Yes, there is the Monica Lewinsky matter, which is potentially even more serious, since it involves charges of witness-tampering and the obstruction of justice. That, though, is also weakened by the Arkansas judge's decision to throw out the Jones case as ''unworthy of trial''. No-one should underestimate the load suddenly lifted from Clinton. He faced the court testimony not simply of Jones, but of a string of others with tales to tell. Now, unless this latest ruling is overturned, Gennifer Flowers, cabaret artist, will not sing sweetly from the witness box; Elizabeth Ward Gracen, former Miss America, will not discuss her extra-curricular experiences; the stories of Kathleen Willey and Christy Zercher, former air stewardesses, will not fly; Dolly Kyle Browning, high school sweetheart, will not reminisce in front of the attorneys.

All of this matters a lot to the Clinton team but doesn't, of course, change our perception of the man himself. However many lawyers he has around him, the world now thinks of Clinton as a serious sexual incontinent, a big man of uncontrolled urges, who paws and unzips and says ''c'mon, darling'' whenever he can.

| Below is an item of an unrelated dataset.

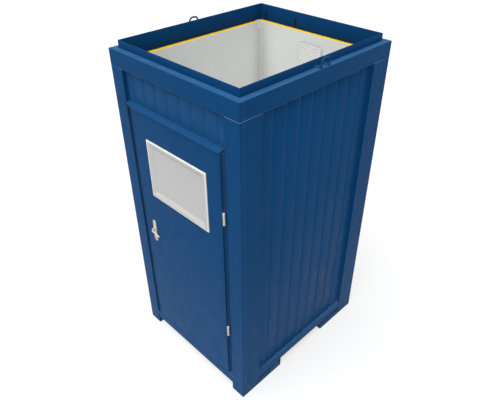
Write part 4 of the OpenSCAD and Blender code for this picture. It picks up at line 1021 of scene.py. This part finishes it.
class CABIN_OT_window(CabinPiece, bpy.types.Operator):
    """Mitred plastic window frame with its pane, gasket and drain hoods"""

    bl_idname = "cabin.window"
    bl_label = "Window"

    def execute(self, context):
        low, high = span_of("window_frame")
        leaf, inner = span_of("door_skin_outer")[0].y, span_of("door_skin_inner")[1].y
        pane_low, pane_high = span_of("window_pane")
        border, grip, flange = 46 * MM, 38.5 * MM, 14 * MM
        # Depth and inset of the frame's section, from the outer flange round to the inner one
        front = [(2.5, 0), (0.6, 1.2), (0, 3.5), (0.2, 19), (1.6, 20.8), (1.8, 21.6), (1.2, 22.6)]
        front += [(8.8, 44.4), (9.8, 46)]
        back = [(-6, 46), (-2, 43.5), (-0.4, 40.5), (0, 37), (0, 2), (-0.6, 0.5), (-2, 0)]
        section = [(leaf, 0)] + [(low.y + y * MM, inset * MM) for y, inset in front]
        section += [(pane_low.y, border), (pane_low.y, grip), (pane_high.y, grip), (pane_high.y, border)]
        section += [(high.y + y * MM, inset * MM) for y, inset in back]
        section += [(inner, 0), (inner, flange), (leaf, flange)]
        profile = Shape().lofted(self.mitred(low, high, section), caps=False)
        profile.piece("window_profile", "window_pvc", "door", ("window_frame",), ease=0.35 * MM, angle=25)
        gasket, lip = Shape(), ((0, -1), (2.2, -1), (1.6, 2.2), (0, 3))
        for y, way in ((pane_low.y, -1), (pane_high.y, 1)):
            section = [(y + way * out * MM, border + inset * MM) for out, inset in lip]
            gasket.lofted(self.mitred(low, high, section), caps=False)
        gasket.piece("window_gasket", "window_pvc", "door")
        dressed("window_pane")
        # Open drain slots of the lower flange, each under a small hood
        hoods = Shape()
        for x in (low.x + 120 * MM, high.x - 120 * MM):
            rings = []
            for half, out, foot, top in ((18, 0.4, 8, 15), (15, -2.2, 9.5, 13.5)):
                corners = ((-half, foot), (half, foot), (half, top), (-half, top))
                rings.append([(x + u * MM, low.y + out * MM, low.z + v * MM) for u, v in corners])
            hoods.lofted(rings)
        hoods.piece("window_drain_hoods", "window_pvc", "door", ease=0.5 * MM)
        return {"FINISHED"}

    @staticmethod
    def mitred(low, high, section):
        """A section of (depth, inset) points at the mitred corners of a frame, round to the first again."""
        corners = ((low.x, low.z, 1, 1), (high.x, low.z, -1, 1), (high.x, high.z, -1, -1), (low.x, high.z, 1, -1))
        rings = [[(x + sx * inset, depth, z + sz * inset) for depth, inset in section] for x, z, sx, sz in corners]
        return rings + rings[:1]


class CABIN_OT_hinges(CabinPiece, bpy.types.Operator):
    """Lift-off hinges with their washers"""

    bl_idname = "cabin.hinges"
    bl_label = "Hinges"

    def execute(self, context):
        for node in ("hinge_frame_halves", "hinge_door_halves"):
            eased(node, 0.9 * MM, finish_name="hinge_enamel")
        washers = Shape()
        low, high = span_of("hinge_frame_halves")
        for z in (low.z + 44 * MM, high.z - 32 * MM):
            washer = [(4.8, 0.2), (7.4, 0.2), (7.4, 1.8), (4.8, 1.8), (4.8, 0.2)]
            washers.turned(washer, (HINGE_AXIS.x, HINGE_AXIS.y, z))
        washers.piece("hinge_washers", "nickel_brass", "cabin")
        return {"FINISHED"}


class CABIN_OT_door_furniture(CabinPiece, bpy.types.Operator):
    """Backplates with their screws, levers, lock and thumb turn"""

    bl_idname = "cabin.door_furniture"
    bl_label = "Door furniture"

    def execute(self, context):
        eased("backplates", 1.3 * MM, 3)
        low, high = span_of("backplates")
        mid_x = (low.x + high.x) / 2
        spots = []
        for z in (low.z + 11 * MM, high.z - 11 * MM):
            spots += [((mid_x, low.y, z), (0, -1, 0)), ((mid_x, high.y, z), (0, 1, 0))]
        screws("backplate_screws", spots, "door", radius=3.8 * MM)
        self.levers(mid_x)
        self.lock(mid_x)
        return {"FINISHED"}

    def levers(self, x):
        z = joint_place("lever_turn").z
        plate_low, plate_high = span_of("backplates")
        low, high = span_of("lever_handles")
        collar, r, bend, length = 8.5 * MM, 6 * MM, 21 * MM, 104 * MM
        rod = r * 0.98
        droop = math.radians(10)
        grip = Vector((math.cos(droop), 0, -math.sin(droop)))
        levers, roses = Shape(), Shape()
        for face, reach, side in ((plate_low.y, low.y + r, -1), (plate_high.y, high.y - r, 1)):
            out = Vector((0, side, 0))
            start, turn = Vector((x, face, z)), Vector((x, reach, z))
            # The collar, its shoulder, and the slimmer rod that bends into the grip
            path = [start + out * rise * MM for rise in (-2, 8.5, 10.2, 11)]
            radii = [collar * 0.98, collar * 0.98, collar * 0.92, r]
            for k in range(9):
                a = math.pi / 2 * k / 8
                path.append(turn - out * (bend * (1 - math.sin(a))) + grip * (bend * (1 - math.cos(a))))
                radii.append(rod)
            end = turn + grip * (length - 2 * r)
            for a in (0, 0.5, 0.9, 1.2, 1.45, math.pi / 2):
                path.append(end + grip * (r * math.sin(a)))
                radii.append(rod * max(math.cos(a), 0.04))
            levers.swept(path, radii, sides=24)
            rose = [(8.8, 0), (13, 0), (13, 1.2), (11.5, 2.4), (8.8, 2.8), (8.8, 0)]
            roses.turned(rose, (x, face, z), "Y", 40, flip=side < 0)
        levers.piece("levers", "cream_enamel", "lever", ("lever_handles",), angle=50)
        roses.piece("lever_roses", "cream_enamel", "door")

    def lock(self, x):
        for node in ("lock_case", "latch_bolt", "dead_bolt", "spindle", "thumb_turn"):
            eased(node, 0.5 * MM)
        eased("lock_cylinder", 0.3 * MM)
        y, z = span_of("lock_cylinder")[0].y, joint_place("lock_turn").z
        plug = Shape().turned([(0, 0), (6.2, 0), (6.2, 0.5), (5.8, 0.8), (0, 0.8)], (x, y, z), "Y", flip=True)
        plug.piece("cylinder_plug", "nickel_brass", "door", angle=40)
        key = Shape().block((x - 0.6 * MM, y - 0.9 * MM, z - 4.2 * MM), (x + 0.6 * MM, y + 1 * MM, z + 3.6 * MM))
        key.piece("keyway", "black_rubber", "door")
        low, high = span_of("lock_case")
        spots = [((low.x, (low.y + high.y) / 2, z), (-1, 0, 0)) for z in (low.z + 10 * MM, high.z - 10 * MM)]
        screws("lock_screws", spots, "door", radius=3.5 * MM)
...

Yet he's got away with it legally so far, and also - more interestingly - in terms of American public opinion. Given that Clinton is the head of an administration fiercely dedicated to political correctness and female advancement, and that the US remains a relatively puritanical country, this is, on the face of it, extraordinary.

American friends, however, say that in Britain, we ''just don't get Bill''. Millions of baby-boomers and ex-hippies look at him, see themselves, and adore him for it. His appetites, his slobby tastes, his exasperated wife, his sentimentality and liberal instincts, his lazy, rueful grin when he's nearly caught out yet again, are all a perfect mirror for his flawed, well-meaning generation. America is not a continent, but the sprawling land of large consumption, self-forgiveness and good-natured schmaltz: and ''Bill'' is its chosen emblem every bit as much as Oprah Winfrey.

A philanderer? Perhaps. A potential impeach-ee? He's still that, too. But when they look at the stern and comfortless Kenneth Starr, a man who has never smoked a cigarette or touched an alcoholic drink in his life, or the buttoned-up, prim Al Gore, who'd step into the breach and preach, they'd rather stick with Slick Willy. I'm not entirely sure that they're wrong.

The philosophy and practice of coffee, part one. Douwe Egberts, the coffee people, are now marketing an instant liquid coffee - just add boiling water - which they say tastes very like real coffee. It is called ''Cafinesse'', suggesting essence of coffee, and it will be a failure. Why? Because we have grown accustomed to one drink, real coffee, over the past few hundred years, and another different drink, instant powdered coffee, over the past few decades, and our lives are too busy for a third.

Also, according to those who've tried it, it doesn't taste very nice. Instant essences rarely do. My grandfather Marr was chairman of James Finlay and Son, a tea company, and spent much of his life in pursuit of perfect tea - he could tell from a cup of proper Darjeeling not only which plantation it had come from, but how high up the mountains the tea bushes had been, and whether the season had been rainy or dry. Finlay and Son, like Douwe Egberts, were keen to find the essence of their product, and (this being the Fifties, before the tea bag revolution) worked on a form of instant tea contained in a toothpaste tube.

Grandpa Marr, in a state of high anticipation, visited the firm's laboratory in Switzerland, to be greeted by the most extraordinarily clean, fresh smell of tea in the air. ''Ah,'' he said to the chemist, ''so you've pulled it off.'' ''No sir,'' replied the sad Swiss, ''what you are smelling is our failure.'' The essence wasn't trapped in the Finlay goo, but was floating free. There is a more general lesson here.

Philosophy and practice of coffee, part two. Since the takeover of The Independent, some people have questioned our optimism about going ''up- market''. Are we not all slaves to a dumbed-down, lower-grade world, they ask? One response to bouts of pessimism is: think coffee. Whichever way you look at it, the quality of British coffee is soaring. We have huge choice now in supermarkets. Consumption of real coffee has risen by more than 100 per cent in the past 15 years, while instant coffee use has barely altered. Good coffee shops are proliferating - in Wednesday's paper we profiled Ally Svenson, whose Seattle Coffee Company is growing like topsy around the country (six 18 months ago, 56 now, 120 planned by the end of the year).

And I ask: how can a country that is trading up in its coffee habits - and in its book-buying, musical tastes, magazines - be content only to trade down when it comes to newspapers? It is not possible. Good coffee and good writing go together. Any nation that is drinking as much roast and ground, and is as mad for latte, cappuccino and espresso as this one must, by definition, need a better broadsheet newspaper too.